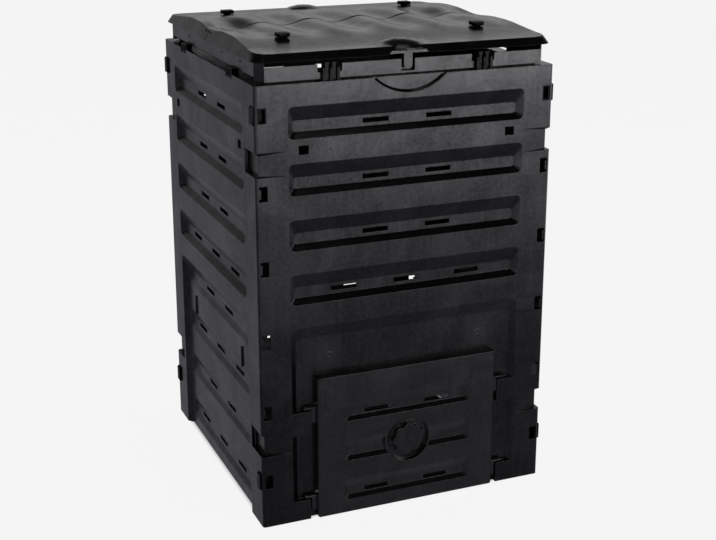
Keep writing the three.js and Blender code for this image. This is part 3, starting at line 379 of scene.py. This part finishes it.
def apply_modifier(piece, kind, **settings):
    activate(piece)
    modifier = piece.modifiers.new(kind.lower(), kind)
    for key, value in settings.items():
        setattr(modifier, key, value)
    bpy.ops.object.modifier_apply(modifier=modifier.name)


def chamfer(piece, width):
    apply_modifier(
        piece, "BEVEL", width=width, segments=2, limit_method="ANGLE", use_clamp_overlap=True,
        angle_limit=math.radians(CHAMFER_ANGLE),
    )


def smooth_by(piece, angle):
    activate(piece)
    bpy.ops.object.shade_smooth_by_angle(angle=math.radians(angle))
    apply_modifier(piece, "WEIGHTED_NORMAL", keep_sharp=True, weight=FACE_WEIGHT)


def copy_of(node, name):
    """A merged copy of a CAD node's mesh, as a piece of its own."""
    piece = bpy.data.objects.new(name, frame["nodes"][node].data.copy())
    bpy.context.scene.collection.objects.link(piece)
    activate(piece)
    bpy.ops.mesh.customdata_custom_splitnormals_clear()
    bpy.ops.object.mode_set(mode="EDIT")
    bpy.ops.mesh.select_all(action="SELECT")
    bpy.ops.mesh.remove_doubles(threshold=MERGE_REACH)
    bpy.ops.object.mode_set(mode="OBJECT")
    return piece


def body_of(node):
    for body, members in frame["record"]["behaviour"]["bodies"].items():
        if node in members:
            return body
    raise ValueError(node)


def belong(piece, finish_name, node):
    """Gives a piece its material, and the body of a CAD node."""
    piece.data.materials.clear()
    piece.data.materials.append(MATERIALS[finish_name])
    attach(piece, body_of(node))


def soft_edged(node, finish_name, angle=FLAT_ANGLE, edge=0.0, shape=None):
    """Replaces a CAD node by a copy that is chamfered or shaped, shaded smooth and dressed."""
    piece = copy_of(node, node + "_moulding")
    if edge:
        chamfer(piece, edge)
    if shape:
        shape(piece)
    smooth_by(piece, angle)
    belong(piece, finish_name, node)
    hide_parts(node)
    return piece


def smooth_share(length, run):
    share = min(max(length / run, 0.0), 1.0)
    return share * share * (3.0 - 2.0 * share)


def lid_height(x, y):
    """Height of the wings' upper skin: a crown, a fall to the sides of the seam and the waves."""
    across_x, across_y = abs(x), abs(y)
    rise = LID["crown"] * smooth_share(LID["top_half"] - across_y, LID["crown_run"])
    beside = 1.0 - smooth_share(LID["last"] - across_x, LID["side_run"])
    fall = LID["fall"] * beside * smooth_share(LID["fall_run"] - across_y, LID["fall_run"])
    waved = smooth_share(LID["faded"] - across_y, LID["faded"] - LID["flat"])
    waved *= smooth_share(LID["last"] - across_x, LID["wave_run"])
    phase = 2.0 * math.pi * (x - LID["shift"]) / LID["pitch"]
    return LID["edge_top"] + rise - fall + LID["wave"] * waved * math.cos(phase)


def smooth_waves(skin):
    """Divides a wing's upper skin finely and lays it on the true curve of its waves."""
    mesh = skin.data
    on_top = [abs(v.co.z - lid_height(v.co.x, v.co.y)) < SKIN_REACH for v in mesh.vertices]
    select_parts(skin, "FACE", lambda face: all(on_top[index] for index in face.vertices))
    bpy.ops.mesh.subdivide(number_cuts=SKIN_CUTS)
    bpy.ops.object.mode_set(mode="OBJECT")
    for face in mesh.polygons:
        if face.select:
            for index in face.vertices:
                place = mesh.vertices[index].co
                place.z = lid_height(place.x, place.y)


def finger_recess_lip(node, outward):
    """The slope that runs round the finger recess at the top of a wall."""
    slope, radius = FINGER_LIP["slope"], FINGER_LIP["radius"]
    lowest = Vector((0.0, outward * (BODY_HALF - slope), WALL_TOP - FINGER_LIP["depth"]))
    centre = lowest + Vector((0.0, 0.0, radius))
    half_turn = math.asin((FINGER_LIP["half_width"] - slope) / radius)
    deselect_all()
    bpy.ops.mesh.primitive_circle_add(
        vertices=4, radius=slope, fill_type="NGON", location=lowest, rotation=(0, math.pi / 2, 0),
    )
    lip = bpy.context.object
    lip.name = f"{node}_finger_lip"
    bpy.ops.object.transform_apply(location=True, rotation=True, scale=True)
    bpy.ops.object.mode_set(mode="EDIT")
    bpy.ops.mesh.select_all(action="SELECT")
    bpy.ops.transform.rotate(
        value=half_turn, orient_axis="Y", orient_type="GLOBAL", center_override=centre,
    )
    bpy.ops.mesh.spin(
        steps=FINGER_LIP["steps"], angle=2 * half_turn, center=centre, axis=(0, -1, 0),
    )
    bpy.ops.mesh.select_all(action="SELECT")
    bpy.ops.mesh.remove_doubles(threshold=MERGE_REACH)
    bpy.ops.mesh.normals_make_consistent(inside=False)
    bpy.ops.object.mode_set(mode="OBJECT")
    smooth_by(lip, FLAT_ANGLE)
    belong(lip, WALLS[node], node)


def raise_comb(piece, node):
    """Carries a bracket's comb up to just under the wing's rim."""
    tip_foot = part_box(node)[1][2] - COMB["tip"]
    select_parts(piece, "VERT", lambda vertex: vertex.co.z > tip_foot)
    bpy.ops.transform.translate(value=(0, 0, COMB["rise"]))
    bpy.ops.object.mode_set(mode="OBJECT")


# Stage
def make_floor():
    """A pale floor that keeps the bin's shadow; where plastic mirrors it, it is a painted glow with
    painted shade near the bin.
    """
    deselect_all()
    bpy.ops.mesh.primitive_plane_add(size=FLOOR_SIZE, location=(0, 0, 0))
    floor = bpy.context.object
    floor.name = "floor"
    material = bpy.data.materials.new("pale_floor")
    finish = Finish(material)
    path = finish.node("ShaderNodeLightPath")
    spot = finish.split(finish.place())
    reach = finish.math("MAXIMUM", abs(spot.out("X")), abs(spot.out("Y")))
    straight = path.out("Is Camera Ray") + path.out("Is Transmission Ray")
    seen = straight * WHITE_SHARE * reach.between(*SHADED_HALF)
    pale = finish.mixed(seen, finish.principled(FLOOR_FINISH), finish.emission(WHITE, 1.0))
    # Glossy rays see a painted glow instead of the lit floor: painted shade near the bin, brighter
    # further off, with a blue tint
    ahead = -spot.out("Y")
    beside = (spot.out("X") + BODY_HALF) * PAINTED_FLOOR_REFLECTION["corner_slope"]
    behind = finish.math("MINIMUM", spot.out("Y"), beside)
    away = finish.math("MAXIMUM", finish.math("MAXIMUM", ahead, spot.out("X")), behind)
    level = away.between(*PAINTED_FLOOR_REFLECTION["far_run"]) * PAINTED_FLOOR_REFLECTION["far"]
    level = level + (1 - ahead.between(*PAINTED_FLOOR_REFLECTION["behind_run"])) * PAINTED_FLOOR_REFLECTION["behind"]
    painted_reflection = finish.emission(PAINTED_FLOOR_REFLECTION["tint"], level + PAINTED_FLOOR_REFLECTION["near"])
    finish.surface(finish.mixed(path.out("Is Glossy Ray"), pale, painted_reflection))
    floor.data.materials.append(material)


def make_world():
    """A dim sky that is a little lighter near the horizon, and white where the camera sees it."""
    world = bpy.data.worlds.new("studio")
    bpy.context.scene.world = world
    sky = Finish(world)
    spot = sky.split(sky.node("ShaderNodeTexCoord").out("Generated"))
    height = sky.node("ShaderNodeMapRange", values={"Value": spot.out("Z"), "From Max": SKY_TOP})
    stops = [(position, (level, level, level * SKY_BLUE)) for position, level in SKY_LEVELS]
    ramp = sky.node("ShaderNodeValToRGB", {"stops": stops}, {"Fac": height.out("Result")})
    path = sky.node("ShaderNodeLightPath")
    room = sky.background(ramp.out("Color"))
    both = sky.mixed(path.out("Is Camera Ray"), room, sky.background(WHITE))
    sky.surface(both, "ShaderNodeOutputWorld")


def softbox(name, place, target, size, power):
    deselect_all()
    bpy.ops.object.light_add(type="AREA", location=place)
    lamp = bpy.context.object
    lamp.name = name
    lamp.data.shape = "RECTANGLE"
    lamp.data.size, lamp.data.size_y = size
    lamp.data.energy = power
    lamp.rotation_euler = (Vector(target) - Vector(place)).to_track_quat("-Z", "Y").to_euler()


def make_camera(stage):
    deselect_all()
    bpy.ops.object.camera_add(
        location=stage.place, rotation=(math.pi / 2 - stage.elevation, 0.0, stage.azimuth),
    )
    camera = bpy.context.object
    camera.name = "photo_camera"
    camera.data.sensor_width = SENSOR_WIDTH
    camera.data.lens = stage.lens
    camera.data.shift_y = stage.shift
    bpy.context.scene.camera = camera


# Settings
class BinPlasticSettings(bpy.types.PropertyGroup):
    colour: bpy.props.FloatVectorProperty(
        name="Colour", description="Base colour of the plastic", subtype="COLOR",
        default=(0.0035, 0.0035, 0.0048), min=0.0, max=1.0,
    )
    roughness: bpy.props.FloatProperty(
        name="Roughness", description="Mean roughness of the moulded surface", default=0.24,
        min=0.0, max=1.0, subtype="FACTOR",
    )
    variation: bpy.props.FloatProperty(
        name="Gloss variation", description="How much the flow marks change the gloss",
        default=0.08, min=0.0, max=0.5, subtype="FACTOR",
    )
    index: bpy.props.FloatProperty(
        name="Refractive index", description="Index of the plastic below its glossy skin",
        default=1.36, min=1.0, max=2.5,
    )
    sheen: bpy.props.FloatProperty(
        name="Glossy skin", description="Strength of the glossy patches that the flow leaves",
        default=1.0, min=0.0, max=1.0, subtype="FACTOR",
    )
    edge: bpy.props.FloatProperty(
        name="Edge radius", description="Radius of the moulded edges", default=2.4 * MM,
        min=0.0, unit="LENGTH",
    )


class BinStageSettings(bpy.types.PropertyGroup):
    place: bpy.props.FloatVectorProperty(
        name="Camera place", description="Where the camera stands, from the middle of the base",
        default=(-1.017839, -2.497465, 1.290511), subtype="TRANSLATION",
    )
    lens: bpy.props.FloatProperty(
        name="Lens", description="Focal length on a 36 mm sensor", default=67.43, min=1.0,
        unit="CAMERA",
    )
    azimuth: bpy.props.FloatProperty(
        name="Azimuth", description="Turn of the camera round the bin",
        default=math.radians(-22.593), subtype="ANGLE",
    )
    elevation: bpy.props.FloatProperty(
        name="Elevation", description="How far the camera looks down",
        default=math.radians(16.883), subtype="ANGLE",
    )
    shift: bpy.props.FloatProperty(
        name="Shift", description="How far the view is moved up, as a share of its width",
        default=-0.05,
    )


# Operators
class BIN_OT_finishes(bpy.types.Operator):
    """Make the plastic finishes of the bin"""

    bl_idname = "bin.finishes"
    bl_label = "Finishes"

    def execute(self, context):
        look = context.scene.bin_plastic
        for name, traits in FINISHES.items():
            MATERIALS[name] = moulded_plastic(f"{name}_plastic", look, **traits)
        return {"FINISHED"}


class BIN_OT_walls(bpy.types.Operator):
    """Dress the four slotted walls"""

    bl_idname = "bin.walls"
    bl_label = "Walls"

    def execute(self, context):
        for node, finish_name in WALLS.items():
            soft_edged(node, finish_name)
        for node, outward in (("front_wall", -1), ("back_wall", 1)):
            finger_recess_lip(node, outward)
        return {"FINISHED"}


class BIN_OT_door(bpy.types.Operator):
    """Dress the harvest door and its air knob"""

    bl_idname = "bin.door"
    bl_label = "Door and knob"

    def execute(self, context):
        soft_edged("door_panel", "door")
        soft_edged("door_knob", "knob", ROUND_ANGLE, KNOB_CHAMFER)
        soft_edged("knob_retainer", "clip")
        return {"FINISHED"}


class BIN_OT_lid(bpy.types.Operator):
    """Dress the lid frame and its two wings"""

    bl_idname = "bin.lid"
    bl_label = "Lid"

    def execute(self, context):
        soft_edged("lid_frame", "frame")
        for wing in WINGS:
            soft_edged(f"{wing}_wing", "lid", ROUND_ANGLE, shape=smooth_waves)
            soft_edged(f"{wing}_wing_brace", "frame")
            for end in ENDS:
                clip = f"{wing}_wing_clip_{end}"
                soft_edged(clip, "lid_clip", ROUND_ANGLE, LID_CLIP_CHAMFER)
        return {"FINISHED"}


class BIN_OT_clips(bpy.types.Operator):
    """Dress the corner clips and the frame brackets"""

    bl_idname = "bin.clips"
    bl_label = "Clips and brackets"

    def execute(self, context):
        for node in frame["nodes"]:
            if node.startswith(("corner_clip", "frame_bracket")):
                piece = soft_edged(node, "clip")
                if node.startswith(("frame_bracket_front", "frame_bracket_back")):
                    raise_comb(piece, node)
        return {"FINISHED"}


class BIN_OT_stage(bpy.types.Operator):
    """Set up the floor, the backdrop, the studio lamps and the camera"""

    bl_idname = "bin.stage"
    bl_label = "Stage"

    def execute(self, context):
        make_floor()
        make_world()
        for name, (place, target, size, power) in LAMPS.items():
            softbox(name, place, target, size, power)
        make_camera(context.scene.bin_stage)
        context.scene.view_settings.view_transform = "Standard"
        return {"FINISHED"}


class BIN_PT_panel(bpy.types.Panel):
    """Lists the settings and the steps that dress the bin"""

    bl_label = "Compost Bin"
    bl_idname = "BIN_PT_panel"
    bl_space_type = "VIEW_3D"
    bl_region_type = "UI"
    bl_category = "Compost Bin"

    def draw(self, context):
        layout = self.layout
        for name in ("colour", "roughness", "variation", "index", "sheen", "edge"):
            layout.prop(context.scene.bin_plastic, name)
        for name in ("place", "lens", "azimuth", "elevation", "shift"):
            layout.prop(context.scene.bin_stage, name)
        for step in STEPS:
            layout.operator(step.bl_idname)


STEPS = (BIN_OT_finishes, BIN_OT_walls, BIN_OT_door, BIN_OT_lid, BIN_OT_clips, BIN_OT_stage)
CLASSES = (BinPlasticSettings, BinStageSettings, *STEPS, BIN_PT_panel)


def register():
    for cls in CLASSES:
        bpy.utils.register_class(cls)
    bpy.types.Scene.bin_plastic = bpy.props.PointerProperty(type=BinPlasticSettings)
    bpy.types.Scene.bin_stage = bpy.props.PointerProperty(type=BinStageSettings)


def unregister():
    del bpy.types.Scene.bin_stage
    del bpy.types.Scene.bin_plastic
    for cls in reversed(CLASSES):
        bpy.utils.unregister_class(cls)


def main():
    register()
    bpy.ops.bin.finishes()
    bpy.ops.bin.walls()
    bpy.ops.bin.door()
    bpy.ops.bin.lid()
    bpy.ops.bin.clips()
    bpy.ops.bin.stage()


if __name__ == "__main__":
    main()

= = = = = = =

Please give an exact restatement of only the lines from the beginning of the material above to the line with "attach(piece, body_of(node))", inclusive.

Written response:
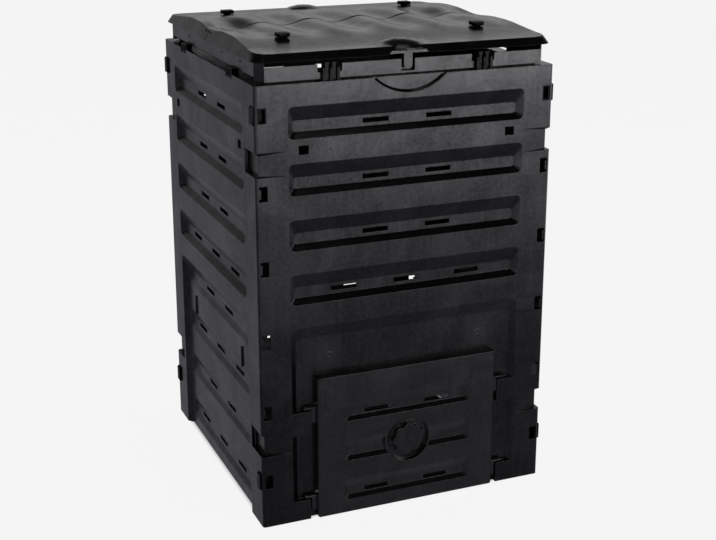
Keep writing the three.js and Blender code for this image. This is part 3, starting at line 379 of scene.py. This part finishes it.
def apply_modifier(piece, kind, **settings):
    activate(piece)
    modifier = piece.modifiers.new(kind.lower(), kind)
    for key, value in settings.items():
        setattr(modifier, key, value)
    bpy.ops.object.modifier_apply(modifier=modifier.name)


def chamfer(piece, width):
    apply_modifier(
        piece, "BEVEL", width=width, segments=2, limit_method="ANGLE", use_clamp_overlap=True,
        angle_limit=math.radians(CHAMFER_ANGLE),
    )


def smooth_by(piece, angle):
    activate(piece)
    bpy.ops.object.shade_smooth_by_angle(angle=math.radians(angle))
    apply_modifier(piece, "WEIGHTED_NORMAL", keep_sharp=True, weight=FACE_WEIGHT)


def copy_of(node, name):
    """A merged copy of a CAD node's mesh, as a piece of its own."""
    piece = bpy.data.objects.new(name, frame["nodes"][node].data.copy())
    bpy.context.scene.collection.objects.link(piece)
    activate(piece)
    bpy.ops.mesh.customdata_custom_splitnormals_clear()
    bpy.ops.object.mode_set(mode="EDIT")
    bpy.ops.mesh.select_all(action="SELECT")
    bpy.ops.mesh.remove_doubles(threshold=MERGE_REACH)
    bpy.ops.object.mode_set(mode="OBJECT")
    return piece


def body_of(node):
    for body, members in frame["record"]["behaviour"]["bodies"].items():
        if node in members:
            return body
    raise ValueError(node)


def belong(piece, finish_name, node):
    """Gives a piece its material, and the body of a CAD node."""
    piece.data.materials.clear()
    piece.data.materials.append(MATERIALS[finish_name])
    attach(piece, body_of(node))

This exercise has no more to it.